INSERT INTO test_stu_unique VALUES(3,'liangshen',0,20);

id	name	gender	score
3	liangshen	0	20
1	shenliang	1	10
2	shenliang	1	20

Aggr模型

CREATE TABLE test_stu_aggr

(name varchar(100),

id int,

gender TINYINT,

score TINYINT REPLACE,

acc_classtimes INT SUM,

max_classtimes INT MAX,

min_classtimes INT MIN

)

AGGREGATE KEY(name,id,gender)

DISTRIBUTED BY HASH(id)

PROPERTIES("replication_num" = "1");

INSERT INTO test_stu_aggr VALUES('shenliang',1,1,30,5,10,1);

INSERT INTO test_stu_aggr VALUES('shenliang',1,1,40,8,12,3);

name	gender	id	score	acc_classtimes	max_classtimes	min_classtimes
shenliang	1	1	40	13	12	1

这里输入插入了2条记录，但会通过

INSERT INTO test_stu_aggr VALUES('shenliang',2,1,10,2,15,5);

INSERT INTO test_stu_aggr VALUES('shenliang',2,0,20,6,7,7);

name	id	gender	score	acc_classtimes	max_classtimes	min_classtimes
shenliang	1	1	40	13	12	1
shenliang	2	1	10	2	15	5
shenliang	2	0	20	6	7	7

物化视图

物化视图是将预先计算（根据定义好的 SELECT 语句）好的数据集，存储在 Doris 中的一个特殊的表。

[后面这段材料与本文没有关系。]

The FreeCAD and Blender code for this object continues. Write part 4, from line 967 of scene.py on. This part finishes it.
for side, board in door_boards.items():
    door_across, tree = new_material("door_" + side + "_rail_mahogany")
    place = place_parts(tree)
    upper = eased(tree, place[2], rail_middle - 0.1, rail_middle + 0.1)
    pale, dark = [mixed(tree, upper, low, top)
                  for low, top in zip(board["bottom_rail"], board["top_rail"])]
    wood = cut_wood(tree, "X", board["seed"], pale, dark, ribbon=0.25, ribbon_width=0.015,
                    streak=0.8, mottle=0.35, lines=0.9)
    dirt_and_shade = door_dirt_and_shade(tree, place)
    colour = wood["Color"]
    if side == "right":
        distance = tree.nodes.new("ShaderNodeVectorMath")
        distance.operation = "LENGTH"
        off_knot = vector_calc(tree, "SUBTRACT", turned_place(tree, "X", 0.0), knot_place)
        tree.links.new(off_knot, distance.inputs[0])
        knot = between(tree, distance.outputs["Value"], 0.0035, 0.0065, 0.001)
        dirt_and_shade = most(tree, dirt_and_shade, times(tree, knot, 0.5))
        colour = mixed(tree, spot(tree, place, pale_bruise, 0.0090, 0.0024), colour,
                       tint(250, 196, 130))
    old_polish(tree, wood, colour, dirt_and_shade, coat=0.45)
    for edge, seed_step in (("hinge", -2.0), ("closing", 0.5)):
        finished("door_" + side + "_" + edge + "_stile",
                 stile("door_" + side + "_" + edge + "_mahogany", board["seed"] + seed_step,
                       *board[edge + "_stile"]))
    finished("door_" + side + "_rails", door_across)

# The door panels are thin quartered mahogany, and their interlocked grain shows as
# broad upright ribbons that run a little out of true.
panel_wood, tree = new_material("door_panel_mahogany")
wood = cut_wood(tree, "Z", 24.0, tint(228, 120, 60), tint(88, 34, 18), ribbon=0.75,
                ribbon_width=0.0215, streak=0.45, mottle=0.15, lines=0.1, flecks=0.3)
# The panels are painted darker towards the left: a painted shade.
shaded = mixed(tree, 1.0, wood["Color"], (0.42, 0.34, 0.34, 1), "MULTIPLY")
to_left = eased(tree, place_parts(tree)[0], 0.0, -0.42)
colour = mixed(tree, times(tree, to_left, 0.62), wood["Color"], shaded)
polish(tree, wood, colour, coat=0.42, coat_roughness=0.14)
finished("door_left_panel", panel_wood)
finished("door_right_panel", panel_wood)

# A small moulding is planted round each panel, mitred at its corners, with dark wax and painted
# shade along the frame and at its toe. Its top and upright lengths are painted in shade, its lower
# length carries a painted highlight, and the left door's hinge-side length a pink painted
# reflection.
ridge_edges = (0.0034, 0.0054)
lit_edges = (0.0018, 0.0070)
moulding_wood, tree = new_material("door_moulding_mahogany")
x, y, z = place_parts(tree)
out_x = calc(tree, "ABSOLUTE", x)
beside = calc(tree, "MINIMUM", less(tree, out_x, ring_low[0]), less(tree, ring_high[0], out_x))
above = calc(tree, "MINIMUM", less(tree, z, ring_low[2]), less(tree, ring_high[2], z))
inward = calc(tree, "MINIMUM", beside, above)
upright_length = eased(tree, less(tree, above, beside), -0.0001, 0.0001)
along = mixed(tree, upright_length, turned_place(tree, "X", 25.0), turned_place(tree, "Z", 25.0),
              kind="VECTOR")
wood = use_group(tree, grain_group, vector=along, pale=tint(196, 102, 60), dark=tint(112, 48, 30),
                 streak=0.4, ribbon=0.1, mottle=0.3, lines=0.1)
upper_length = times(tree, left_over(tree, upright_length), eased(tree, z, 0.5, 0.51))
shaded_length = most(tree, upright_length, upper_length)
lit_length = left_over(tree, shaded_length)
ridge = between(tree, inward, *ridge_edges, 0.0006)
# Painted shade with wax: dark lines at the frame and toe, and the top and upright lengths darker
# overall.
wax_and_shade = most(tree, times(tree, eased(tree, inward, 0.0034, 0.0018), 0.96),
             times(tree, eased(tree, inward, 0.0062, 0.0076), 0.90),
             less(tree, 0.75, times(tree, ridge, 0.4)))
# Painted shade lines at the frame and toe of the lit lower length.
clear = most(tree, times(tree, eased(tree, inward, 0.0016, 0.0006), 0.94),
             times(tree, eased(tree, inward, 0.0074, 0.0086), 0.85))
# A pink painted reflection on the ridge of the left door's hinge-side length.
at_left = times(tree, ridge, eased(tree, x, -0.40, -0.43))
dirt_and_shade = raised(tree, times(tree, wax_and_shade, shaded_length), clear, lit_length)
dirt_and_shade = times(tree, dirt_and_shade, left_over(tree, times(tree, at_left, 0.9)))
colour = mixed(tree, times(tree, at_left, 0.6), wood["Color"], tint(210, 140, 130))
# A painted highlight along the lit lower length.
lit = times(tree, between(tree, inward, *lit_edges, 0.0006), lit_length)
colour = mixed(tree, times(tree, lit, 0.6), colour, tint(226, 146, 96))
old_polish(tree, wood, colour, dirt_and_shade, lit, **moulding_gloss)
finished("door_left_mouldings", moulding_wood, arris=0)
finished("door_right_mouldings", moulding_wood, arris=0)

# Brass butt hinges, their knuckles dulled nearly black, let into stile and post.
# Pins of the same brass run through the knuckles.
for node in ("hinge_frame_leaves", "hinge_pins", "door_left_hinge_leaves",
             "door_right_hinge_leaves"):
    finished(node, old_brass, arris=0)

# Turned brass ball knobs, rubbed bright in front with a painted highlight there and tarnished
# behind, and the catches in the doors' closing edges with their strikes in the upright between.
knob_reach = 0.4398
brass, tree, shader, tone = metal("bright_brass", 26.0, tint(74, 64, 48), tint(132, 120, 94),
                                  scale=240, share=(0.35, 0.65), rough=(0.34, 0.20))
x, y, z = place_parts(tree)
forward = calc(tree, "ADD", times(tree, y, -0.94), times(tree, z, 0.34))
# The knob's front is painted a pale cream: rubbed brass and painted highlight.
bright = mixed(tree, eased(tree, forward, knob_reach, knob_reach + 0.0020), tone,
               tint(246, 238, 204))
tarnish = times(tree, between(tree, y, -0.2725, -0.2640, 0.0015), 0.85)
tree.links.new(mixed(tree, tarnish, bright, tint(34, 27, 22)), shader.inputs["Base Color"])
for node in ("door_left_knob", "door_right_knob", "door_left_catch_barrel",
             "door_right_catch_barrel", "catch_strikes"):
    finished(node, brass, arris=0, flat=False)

create materialized view test_stu_maxclasstimes as select gender, MAX(max_classtimes)

from test_stu_aggr group by gender;

EXPLAIN select gender, MAX(max_classtimes)

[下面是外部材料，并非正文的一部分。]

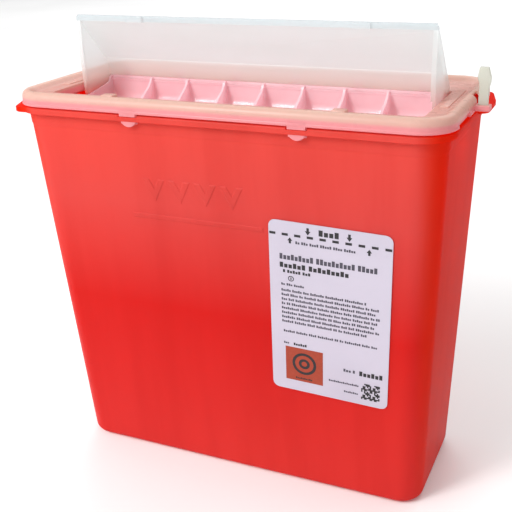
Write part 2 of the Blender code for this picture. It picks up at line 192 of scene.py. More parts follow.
# Lock tab's guide, and label
GUIDE_START = 127.2
GUIDE_END = 136.4
GUIDE_LOW = 234.1
GUIDE_TOP = 237.2
GUIDE_HALF = 3.4
GUIDE_SLOT_IN = 129.5
GUIDE_SLOT_OUT = 135.4
GUIDE_SLOT_HALF = 1.7
LABEL_LEFT = 29.2
LABEL_TOP = 178.8
LABEL_WIDTH = 70.0
LABEL_HEIGHT = 110.0
LABEL_TILT = math.radians(-1.7)
FRONT_SLOPE = math.atan((TOP_HALF_DEPTH - BASE_FRONT) / WALL_TOP)

# Crease angles in degrees above which an edge is shaded sharp
NEW_SHARP = 35
CUT_SHARP = 20
MOULDED_SHARP = 50
# Corners closer than this, in millimetres, are one corner
SAME_PLACE = 0.002


# ---------------------------------------------------------------- mesh helpers

def lerp(low, high, t):
    """Value a share t of the way from low to high."""
    return low + (high - low) * t


def rounded_ring(half_x, front, back, radius, z):
    """Closed ring of points around a rounded rectangle, anticlockwise from above."""
    centres = (
        (half_x - radius, back - radius, 0.0),
        (-half_x + radius, back - radius, 90.0),
        (-half_x + radius, front + radius, 180.0),
        (half_x - radius, front + radius, 270.0),
    )
    ring = []
    for x, y, start in centres:
        for step in range(CORNER_STEPS + 1):
            angle = math.radians(start + 90.0 * step / CORNER_STEPS)
            ring.append((x + radius * math.cos(angle), y + radius * math.sin(angle), z))
    return ring


def wall_ring(z, offset=0.0):
    """The tub's tapered outline at height z, moved outwards by offset."""
    t = z / WALL_TOP
    half_x = lerp(BASE_HALF_WIDTH, TOP_HALF_WIDTH, t) + offset
    front = -lerp(BASE_FRONT, TOP_HALF_DEPTH, t) - offset
    back = lerp(BASE_BACK, TOP_HALF_DEPTH, t) + offset
    radius = max(lerp(BASE_RADIUS, TOP_RADIUS, t) + offset, 2.0)
    return rounded_ring(half_x, front, back, radius, z)


def rim_ring(z, offset):
    """The rim's outline, moved outwards by offset, at any height."""
    return rounded_ring(
        TOP_HALF_WIDTH + offset,
        -TOP_HALF_DEPTH - offset,
        TOP_HALF_DEPTH + offset,
        TOP_RADIUS + offset,
        z,
    )


def mouth_ring(z, offset):
    """The lid mouth's outline, moved outwards by offset, at height z."""
    return rounded_ring(
        MOUTH_HALF + offset, MOUTH_FRONT - offset, MOUTH_BACK + offset, MOUTH_RADIUS + offset, z
    )


def front_wall_y(z):
    """Depth of the front wall's outside at height z."""
    return -lerp(BASE_FRONT, TOP_HALF_DEPTH, z / WALL_TOP)


def add_loft(bm, rings, close=False):
    """Skin consecutive rings; an open loft gets an end cap on its first and last ring."""
    loops = [[bm.verts.new(Vector(point) * MM) for point in ring] for ring in rings]
    pairs = list(zip(loops, loops[1:]))
    if close:
        pairs.append((loops[-1], loops[0]))
    else:
        bm.faces.new(loops[0])
        bm.faces.new(loops[-1])
    for low, high in pairs:
        for i in range(len(low)):
            j = (i + 1) % len(low)
            bm.faces.new((low[i], low[j], high[j], high[i]))


def prism_along_x(bm, outline, low, high):
    """Solid between x = low and x = high with the given (y, z) outline."""
    add_loft(bm, [[(low, y, z) for y, z in outline], [(high, y, z) for y, z in outline]])


def box(bm, low, high):
    """Plain block between two opposite corners."""
    outline = ((low[0], low[1]), (high[0], low[1]), (high[0], high[1]), (low[0], high[1]))
    add_loft(bm, [[(x, y, z) for x, y in outline] for z in (low[2], high[2])])


def circle(centre, radius, steps, start=0.0, sweep=360.0):
    """Points on an arc; a full circle leaves its last point to the first."""
    last = steps if sweep >= 360.0 else steps - 1
    points = []
    for step in range(steps):
        angle = math.radians(start + sweep * step / last)
        points.append((centre[0] + radius * math.cos(angle), centre[1] + radius * math.sin(angle)))
    return points


def rounded_outline(corners, radius, steps=6):
    """Round the corners of an outline of (x, y) points; radius is one number or one for each corner."""
    points = []
    count = len(corners)
    radii = [radius] * count if isinstance(radius, (int, float)) else radius
    for i, corner in enumerate(corners):
        if radii[i] == 0:
            points.append(tuple(corner))
            continue
        here = Vector(corner)
        back = (Vector(corners[i - 1]) - here).normalized()
        ahead = (Vector(corners[(i + 1) % count]) - here).normalized()
        half_angle = back.angle(ahead) / 2
        reach = radii[i] / math.tan(half_angle)
        centre = here + (back + ahead).normalized() * (radii[i] / math.sin(half_angle))
        first = here + back * reach - centre
        last = here + ahead * reach - centre
        turn = first.angle_signed(last)
        for step in range(steps + 1):
            angle = -turn * step / steps
            points.append((
                centre.x + first.x * math.cos(angle) - first.y * math.sin(angle),
                centre.y + first.x * math.sin(angle) + first.y * math.cos(angle),
            ))
    return points


def mirrored_y(outline):
    """An outline of (y, z) points mirrored to the other side of the XZ plane."""
    return [(-y, z) for y, z in outline]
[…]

from test_stu_aggr group by gender;

Explain String

PLAN FRAGMENT 0

OUTPUT EXPRS:<slot 2> `gender` | <slot 3> max(`max_classtimes`)

PARTITION: UNPARTITIONED

RESULT SINK

4:EXCHANGE

PLAN FRAGMENT 1

OUTPUT EXPRS:

PARTITION: HASH_PARTITIONED: <slot 2> `gender`

STREAM DATA SINK

EXCHANGE ID: 04

UNPARTITIONED

3:AGGREGATE (merge finalize)

| output: max(<slot 3> max(`max_classtimes`))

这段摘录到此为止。